7. We are of the view that the Appellate Tribunal was in error in upholding the order of the Commissioner of Income-tax (Appeals) that purchase tax was allowable as a deduction in the assessment year 1977-78. We answer question No. 1 in the negative, against the assessee and in favour of the Revenue.

8. The second point that falls to be considered is whether the assessee is eligible for allowance under Section 80J and Section 32A of the Income-tax Act. In the case of the very same assessee the matter came up before us for the assessment years 1976-77 and 1978-79 at the instance of the Revenue in I.T.R. Nos. 124 and 125 of 1986 (CIT v. Poyilakada Fisheries (P.) Ltd. [1992] 197 ITR 93). An identical question was considered therein. Following the earlier Bench decision of this court in CIT v. Marwell Sea Foods [1987] 166 ITR 624, this court held in I.T.R. Nos. 124 and 125 of 1986 (see [1992] 197 ITR 93), that ‘processing of prawns will amount to production of Articles and so it is an industrial undertaking for the purpose of Section 80J of the Income-tax Act. This court further held “that the Tribunal was justified in affording relief to the assessee herein under Section 80] “of the Act.”

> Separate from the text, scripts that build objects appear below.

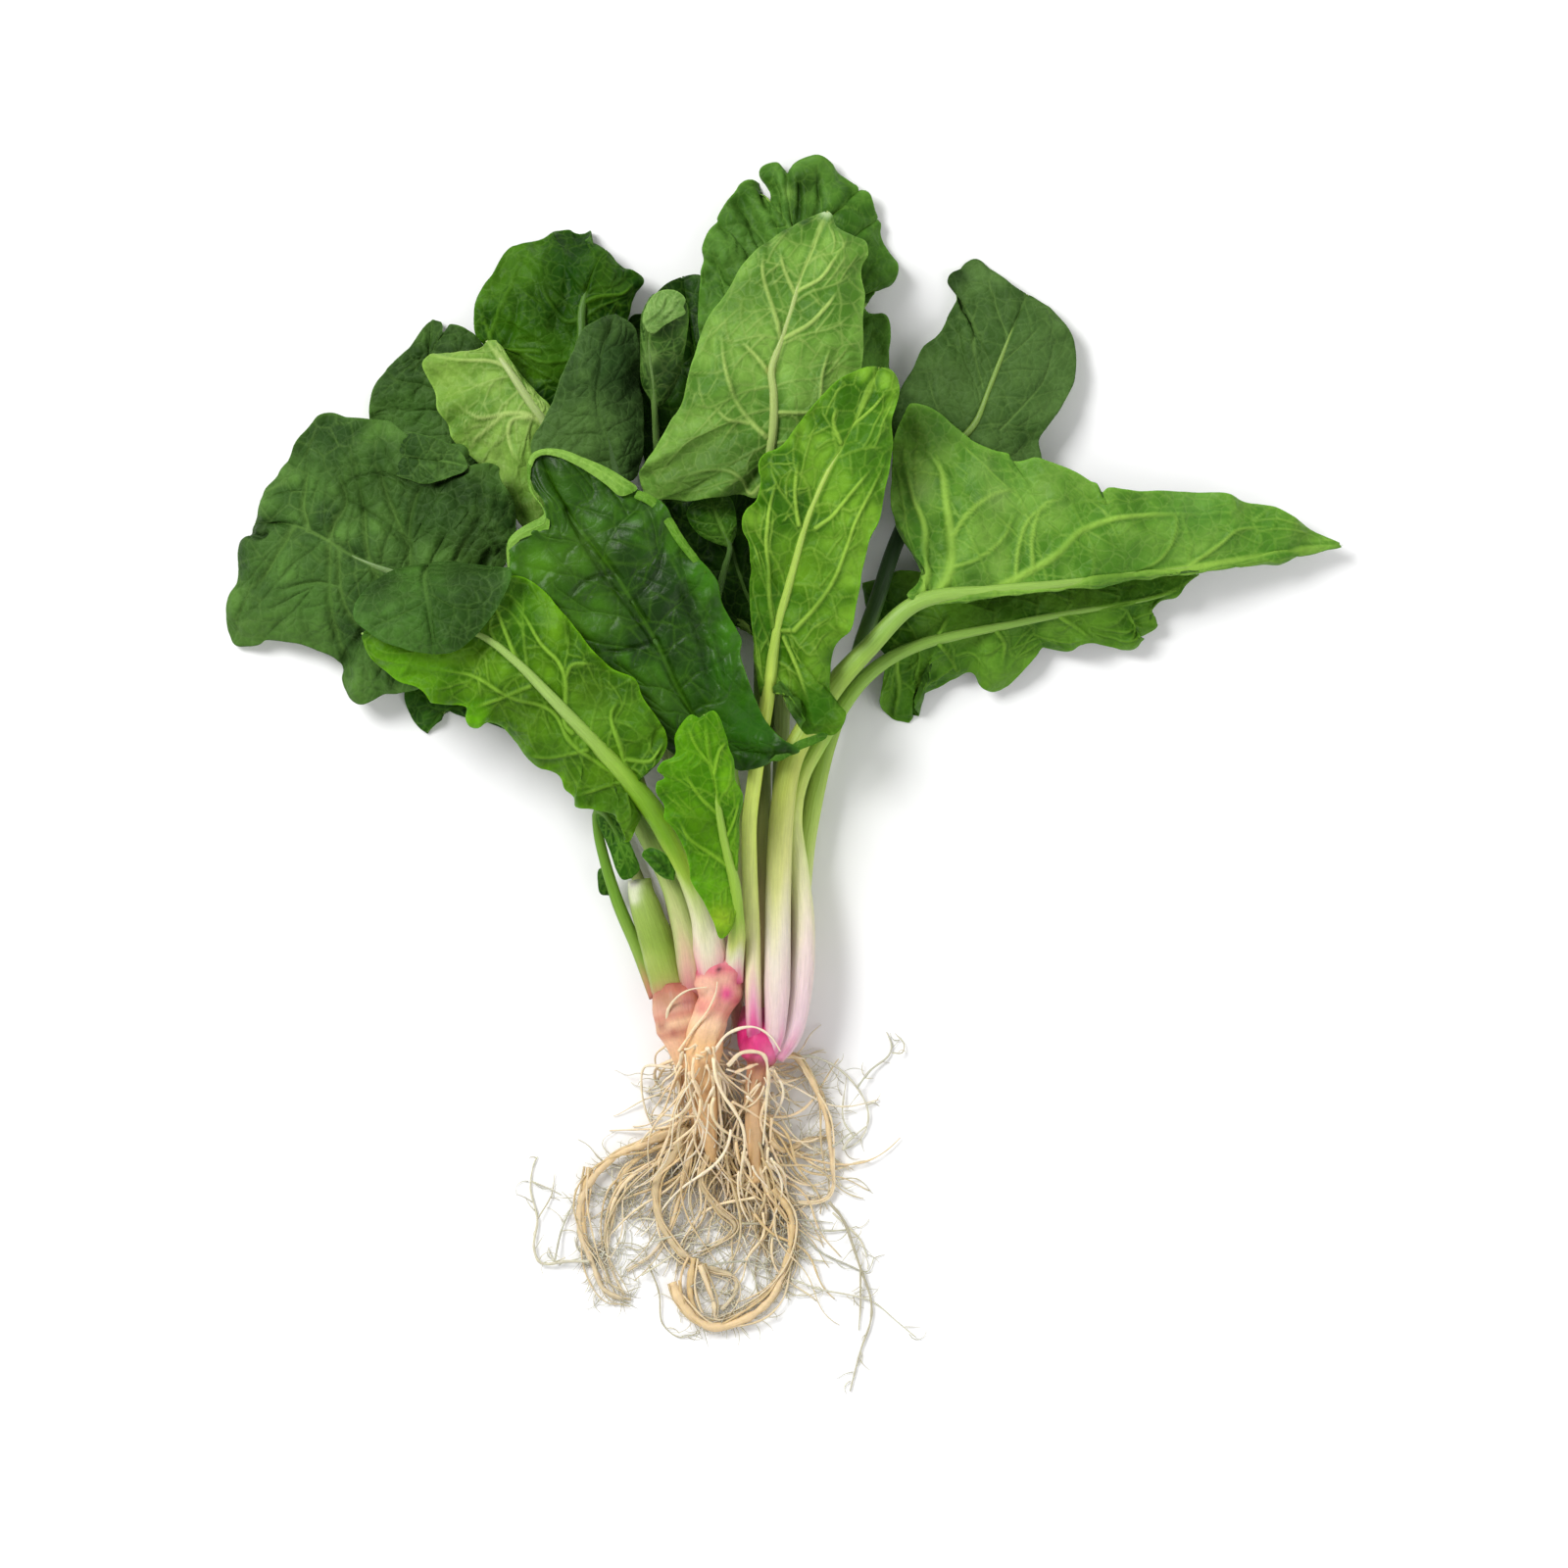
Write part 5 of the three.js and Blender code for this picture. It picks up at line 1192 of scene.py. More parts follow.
add_leaf(
    "yellow", "leaf_pale", PALE_LEAF,
    stalk="""-28.6 -62 11, -29.6 -50 12.5, -31.5 -36 14, -36 -20 15, -44 0 15, -52 25 15, -58 50 16,
        -63 75 17.5, -66 92 20, -67.5 100 21.5""",
    rib="-67.5 100 21, -73 108 21.5, -79 117 21, -85 125 18.5",
    left="""-64 90, -64 78, -67 71, -71 69.5, -75 72, -79 80, -83 86, -87 89, -90 92, -95 97,
        -96 101, -99 105, -100 110, -102 114, -103.5 119, -97 121.8, -90 122.5, -86 123.5""",
    right="-65.5 103, -71 111, -77 119.5, -82 125.5", widths="0 4.2, 0.5 4, 0.84 3.2, 0.92 2.2, 1 0.8",
    stops="0 226 160 150, 0.1 216 196 150, 0.3 150 180 90, 0.8 150 178 96, 1 186 202 134",
    palette="128 162 74, 152 184 96, 92 130 48, 190 206 136, 132 168 78", proud=0.25, bulge=0.8,
    relief=1.0, wave=0.8, net=5.0, seed=41,
    veins="""-68 101, -74 104, -80 104, -87 103, -95 108: 1.1 0.5; -76 112, -79 117, -83 119,
        -92 119.5, -103 121: 0.9 0.5; -70 103, -78 102, -78 94, -73 88: 0.9 0.4;
        -66 98, -68 88, -70 80: 0.9 0.4; -80 104, -88 97, -90 94: 0.7 0.4""",
    spots="""-72 88 7 106 136 60 0.6, -70 76 5 120 150 70 0.4, -96 112 6 140 170 84 0.4,
        -95 115 7 140 173 81 0.65, -72 90 7 149 192 88 0.65""",
)
add_leaf(
    "back_left", "leaf_dark", MATTE_LEAF,
    stalk="-27.3 -62 6, -30 -45 6.5, -36 -20 7, -46 10 7, -60 40 7, -76 65 6.5, -86 82 6",
    rib="-86 82 6, -93 95 6, -98 108 5.5, -102 120 4, -101 132 2",
    left="-98 78, -110 84, -118 94, -119 103, -118.5 110, -116 115, -111 120, -106 126, -103 130.5",
    right="-82 92, -82 105, -84 118, -87 125, -90 128, -96 130, -98 128, -98.5 131",
    widths="0 4, 0.6 4, 0.8 2.4, 1 0.8",
    stops="0 220 150 130, 0.12 200 190 130, 0.4 110 150 66, 1 86 120 62",
    palette="66 98 44, 86 122 60, 44 72 28, 104 138 76, 70 104 46", proud=-0.8, underside=False,
    bulge=0.8, relief=1.2, wave=0.9, seed=42,
    spots="-92 118 7 40 64 26 0.6, -108 100 9 76 108 56 0.5, -105 105 7 73 111 50 0.65",
    vein_strength=0.5,
)
add_leaf(
    "back_low", "leaf_dark", GREEN_LEAF,
    stalk="-32.6 -62 4.6, -38 -40 4.4, -46 -20 4.2, -56 -4 4, -66 9 4",
    rib="-66 9 4, -78 17 3.5, -90 21 3, -98 19 2, -103 13 1.2",
    left="-72 8, -80 14, -88 17.5, -95 19, -98.5 20, -99 17",
    right="-66 16, -76 28, -90 34, -102 31, -109 25, -107.5 18, -105 14.5",
    widths="0 3.6, 0.6 3.2, 1 0.8", stops="0 220 150 130, 0.15 190 190 120, 0.4 110 150 66, 1 60 100 36",
    palette="44 88 20, 60 106 34, 30 66 12, 84 128 52, 50 96 24", proud=-0.8, underside=False, bulge=0.5,
    relief=0.6, wave=0.4, seed=43,
)
add_leaf(
    "thin_left", "leaf_green", GREEN_LEAF,
    stalk="-37 -63 7, -42.5 -48 8, -47.5 -36 10, -51 -25 12, -53.5 -14 14, -53.5 -9.5 16.5",
    rib="-53.5 -9.5 16.5, -51 -10.5 19, -48.5 -14.5 20, -46.5 -20 20.5, -43.5 -28.5 19.5",
    left="-51 -7.5 19.5, -47.5 -10 20.5, -45 -16 21, -42.5 -22 21, -41.3 -26 20",
    right="-53.5 -12 18, -51.5 -16 19, -49.5 -21 19.5, -47.5 -27 19.5, -46 -29 19.4",
    widths="0 3.4, 0.3 3.6, 0.6 2.8, 0.72 2, 1 0.6",
    stops="0 206 130 110, 0.06 190 160 100, 0.14 150 184 76, 0.4 116 164 44, 1 90 140 40",
    palette="58 108 22, 78 130 36, 38 80 12, 110 156 66, 66 118 28", proud=0.4, bulge=0.6, relief=0.4,
    wave=0.4, net=4.0, seed=44, auto=(5, 0.1),
)
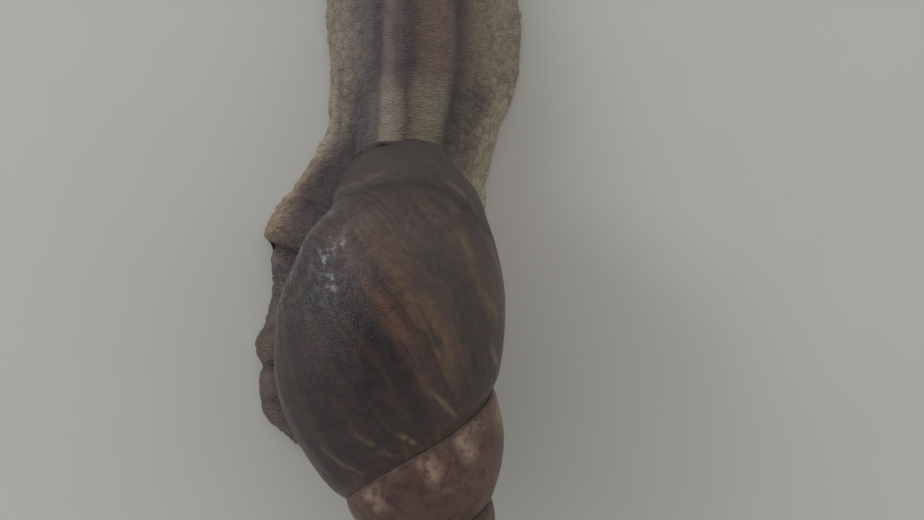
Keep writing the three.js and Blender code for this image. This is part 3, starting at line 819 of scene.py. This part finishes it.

9. In the light of the earlier Bench decision in the case of the very same assessee in I.T.R. Nos. 124 and 125 of 1986 (see [1992] 197 ITR 93), we answer question No. 2 in the affirmative–against the Revenue and in favour of the assessee. The Appellate Tribunal was justified in holding that the entire business of the assessee is eligible for the allowance under Section 80J of the Act. As a sequel to our answer to question No. 2, we answer question No. 3 also in the affirmative, against the Revenue and

in favour of the assessee. We hold that the assessee is entitled to investment allowance on the diesel generator and transformer under Section 32A of the Income-tax Act.

10. Question No. 1 is answered in favour of the Revenue and against the assessee. Questions Nos. 2 and 3 are answered against the Revenue and in favour of the assessee.

11. The reference is answered, as above.